Never before had there been such an opportunity of extorting from England the measures of relief which she would never willingly consent to grant. The threatening danger, however, had no effect upon the British Parliament.
The Irish Parliament met in 1779, and the patriots, strong in the support of the Volunteers who lined the streets of Dublin, demanded free trade. The city was in an uproar; a mob paraded before the Parliament House, and with threats called upon the members to redress the wrongs of Ireland. Cannon were trailed round the statue of King William, with the inscription,“Free trade or this,” and on the flags were emblazoned menacing mottoes—“The Volunteers of Ireland,” “Fifty thousand of us ready to die for our country.”
“Talk not to me of peace,” exclaimed Hussey Burgh, one of the leading patriots. “Ireland is not at peace; it is smothered war. England has sown her laws as dragon’s teeth, and they have sprung up as armed men.” All Ireland was aroused. The Irish, said Burke in the English House of Commons, had learned that justice was to be had from England only when demanded at the point of the sword. They were now in arms; their cause was just; and they would have redress or end the connection between the two countries. The obnoxious laws restricting trade were repealed and in the greatest haste sent over to Ireland to calm the tempest that was brewing there.
The effect went even beyond expectation. Dublin was illuminated, congratulatory addresses were sent over to England, and people imagined that Ireland’s millennium had arrived. But the consequences of centuries of crime and oppression do not disappear as by the enchanter’s wand; and one of the evils of tyranny is the curse it leaves after it has ceased to exist. In the wildness of their joy the people exaggerated the boon which they had wrenched from England; the sober second thought turned their attention to what still remained to be done.

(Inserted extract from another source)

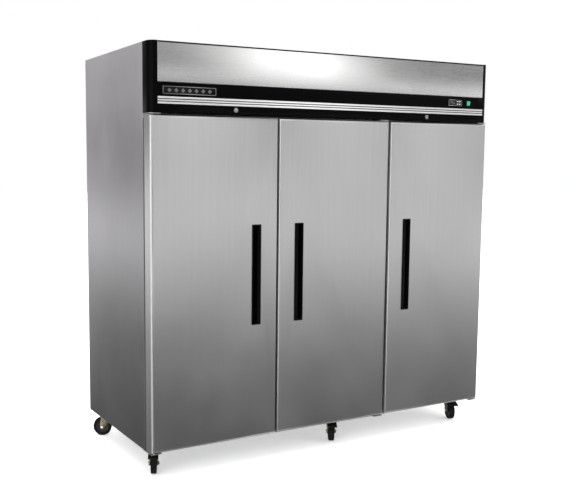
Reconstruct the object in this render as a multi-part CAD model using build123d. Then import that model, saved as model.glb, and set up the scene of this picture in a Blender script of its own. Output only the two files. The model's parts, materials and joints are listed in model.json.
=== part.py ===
from build123d import *
import os
from math import cos, radians, sin

# Three-door upright reach-in refrigerator with a top-mounted condensing unit.
# Millimetres. +X to the right, front faces -Y, +Z up, origin on the floor under the middle.

# ---- Overall ----
overall_width = 2057.0
overall_depth = 850.0  # handle bezels to the end of the cord gland
overall_height = 2030.0
header_height = 318.0
front_proud = 3.0  # what stands proud of the door faces
gland_proud = 12.0  # what stands proud of the back panel

# ---- Cabinet walls ----
sheet = 2.0
foam = 52.0
liner = 2.0
top_flange = 20.0
mullion_width = 90.0
mullion_depth = 60.0

# ---- Doors ----
door_thickness = 64.0
door_gap = 12.0  # between two doors
door_side_inset = 2.0
door_top_gap = 6.0
door_bottom_gap = 2.0
door_skin = 1.5
gasket_gap = 12.0
gasket_inset = 16.0
gasket_width = 20.0
pivot_inset = 16.0  # hinge axis in from the door's side edge and its front face
pivot_pin_r = 6.0
pivot_pin_length = 18.0
bracket_plate = 4.0
bracket_width = 56.0

# ---- Handles ----
handle_width = 50.0
handle_height = 490.0
handle_bottom_z = 703.0
handle_edge_offset = 117.0  # handle centre to the door's free edge
handle_flange = 4.0
handle_wall = 2.5
handle_depth = 30.0
grip_width = 13.0
grip_thickness = 5.0

# ---- Header ----
cap_width = 40.0
cap_corner_r = 36.0
moulding = 3.0
fascia_height = 136.0
trim_low = 40.0  # above the underside of the header
trim_height = 33.0
trim_thickness = 4.0
trim_groove = 1.0
badge_width = 274.0
badge_height = 38.0
badge_left_gap = 23.5
badge_lift = 82.0
controller_x = 786.0
controller_width = 96.0
controller_height = 34.0
controller_depth = 58.0
controls_lift = 103.0  # control centres above the underside of the header
switch_x = 884.0
switch_width = 22.0
switch_r = 15.0
lock_x = 586.0
lock_lift = 21.0
lock_r = 8.0
lock_bezel_r = 11.0
cam_length = 32.0
cam_width = 10.0
panel_gap = 2.0
panel_depth = 20.0
panel_pin_r = 3.0

# ---- Shelving ----
shelf_count = 3
first_shelf_z = 420.0
shelf_pitch = 360.0
shelf_wire = 6.0
slat_wire = 4.0
slat_pitch = 38.0
shelf_side_gap = 12.0
standard_width = 20.0
standard_depth = 8.0
clip_reach = 22.0
clip_height = 14.0

# ---- Evaporator ----
evaporator_width = 1120.0
evaporator_height = 130.0
evaporator_front_y = -180.0
evaporator_back_y = 300.0
evaporator_fan_x = 280.0
evaporator_fan_r = 50.0

# ---- Condensing unit ----
compressor_x = 430.0
compressor_y = 80.0
compressor_r = 85.0
compressor_height = 180.0
condenser_width = 440.0
condenser_height = 240.0
condenser_x = -300.0
condenser_front_y = -240.0
condenser_depth = 70.0
shroud_depth = 50.0
condenser_fan_r = 98.0
line_r = 5.0
suction_r = 7.0
control_box_x = 870.0
gland_lift = 78.0
gland_bore_r = 4.5
gland_r = 14.0

# ---- Casters ----
wheel_r = 50.0
wheel_width = 28.0
caster_trail = 35.0
axle_r = 6.0
fork_leg = 4.0
fork_gap = 3.0
crown_r = 27.0
crown_top_gap = 9.0  # below the underside of the cabinet
crown_thickness = 14.0
kingpin_r = 6.0
caster_plate = 4.0
plate_length = 100.0
plate_depth = 80.0
caster_rise = 35.0  # wheel top to the underside of the cabinet
caster_side_gap = 30.5  # these gaps leave a turning wheel room inside the cabinet's edges
caster_front_gap = 24.0
caster_back_gap = 28.0
caster_middle_x = 100.0

# ---- Clearances ----
running = 0.05
clear = 0.3

# ---- Derived places ----
half_width = overall_width / 2
door_face_y = -overall_depth / 2 + front_proud
door_back_y = door_face_y + door_thickness
body_front_y = door_back_y + gasket_gap
body_back_y = overall_depth / 2 - gland_proud
header_z = overall_height - header_height
caster_height = 2 * wheel_r + caster_rise
wall = sheet + foam + liner
cavity_x = half_width - wall
cavity_back_y = body_back_y - wall
cavity_floor_z = caster_height + wall
cavity_top_z = header_z - wall
door_bottom_z = caster_height + door_bottom_gap
door_top_z = header_z - door_top_gap
door_width = (overall_width - 2 * door_side_inset - 2 * door_gap) / 3
door_pitch = door_width + door_gap
mullion_x = door_pitch / 2
fascia_top_z = header_z + fascia_height
control_z = header_z + controls_lift
lock_z = header_z + lock_lift
fascia_x = half_width - cap_width


def block(xs, ys, zs):
    """A box from three pairs of limits, each given in either order."""
    sizes = [abs(pair[1] - pair[0]) for pair in (xs, ys, zs)]
    middle = [(pair[0] + pair[1]) / 2 for pair in (xs, ys, zs)]
    return Pos(*middle) * Box(*sizes)


def rod_x(xs, y, z, r):
    return Pos((xs[0] + xs[1]) / 2, y, z) * Rot(0, 90, 0) * Cylinder(r, abs(xs[1] - xs[0]))


def rod_y(x, ys, z, r):
    return Pos(x, (ys[0] + ys[1]) / 2, z) * Rot(90, 0, 0) * Cylinder(r, abs(ys[1] - ys[0]))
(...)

In 1780 Grattan brought forward the famous resolution which declared that “the king, with the consent of the Parliament of Ireland, was alone competent to enact laws to bind Ireland.” The time could not have been more opportune. The American colonies were in full revolt; Spain and France were assisting them; England had been forced into war with Holland, and her Indian Empire was threatening to take advantage of her distress to rebel. In the midst of so many wars and dangers it would have been madness to have provoked Ireland to armed resistance, and Grattan felt that the hour had come when the Irish people should stand forth as one of the nations of the earth; when all differences of race and creed might be merged into a common patriotism, and Celt and Saxon, Catholic and Protestant, present an unbroken front to the English tyrant. “The Penal Code,” he said, “is the shell in which the Protestant power has been hatched. It has become a bird. It must burst the shell or perish in it. Indulgence to Catholics cannot injure the Protestant religion.”
The Volunteers were, with few exceptions, Protestants, and their attitude of defiance made the English government willing to place the Catholics against them as a counterpoise; and it therefore offered no opposition to measures tending to relieve them of their disabilities. But, under Grattan’s influence, the Volunteers themselves pronounced in favor of the Catholics by passing the famous Dungannon resolution: “That we, [the Volunteers] hold the right of private judgment in matters of religion to be equally sacred in others as in ourselves; that we rejoice in the relaxation of the penal laws against our Roman Catholic fellow-subjects; and that we conceive these measures to be fraught with the happiest consequences to the union and prosperity of the inhabitants of Ireland.”